Incidentally, the book is recommended by an amazing football Who’s Who, including players Megan Rapinoe of the US and Ada Hegerberg of Norway and manager Phil Neville of the UK.
Furia
Publisher: Algonquin Books
Year: 2020
Like Spain’s captain Olga Carmona, the heroine of this novel has a passion for football and a footballer for an older brother. But there the similarities end. Unlike Carmona, Camila Hassan receives little family support to pursue her interests. But her brother, Pablo, “the Stallion”, is lauded as a hero.

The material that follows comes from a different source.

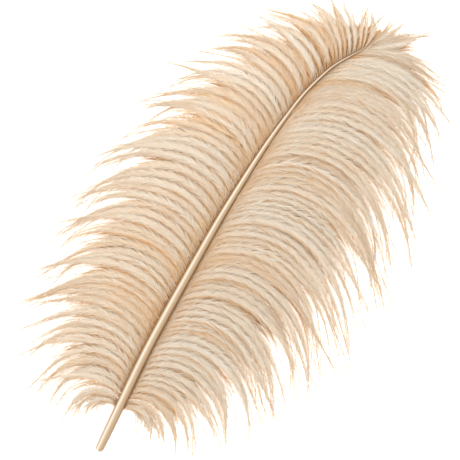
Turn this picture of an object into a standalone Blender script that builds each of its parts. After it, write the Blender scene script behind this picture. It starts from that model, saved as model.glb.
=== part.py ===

A bio I read somewhere of the author Yamile (pronounced sha-MEE-lay) Saied Mendez says she “is a fútbol obsessed Argentine-American”. Well, she sure knows her football and despite being a mother of five, she also seems to remember what it was like to be 17 and dreaming big dreams. Forbidden dreams.
It might have been easier for Camila to fit in with her parents’ gendered expectations had she not been so gifted a player. Instead, she is forced to deal with the situation with an incessant stream of lies and dissembling.
The story, set in the author’s hometown of Rosario in Argentina, is simply told. It opens with Camila lying to her mother in order to get away and play an important game. Then her team starts to succeed and her own reputation to grow as “La Furia”, the fury on the football field. Camila dreams of getting a US sports scholarship but matters get more complicated when her childhood sweetheart — a footballer with the Italian team Juventus — returns to the town. She realises she has to make her own way and La Furia must be given her due.
In many ways, this is the novel form of the film Bend it Like Beckham and the musical Billy Elliott. Actress Reese Wetherspoon’s review: “This book will set your dreams on fire. . .It’s fabulous.”
Choice quotes:
“I didn’t do drugs. I didn’t sleep around. Hell, I was seventeen and not pregnant, unlike every other woman in my family. You would’ve thought she’d give me some credit, be on my side, but no. Nothing I did was enough. I was not enough.”
“Scoring a goal is almost like kissing. The more you do it, the more you want. I wanted to keep scoring until it hurt.”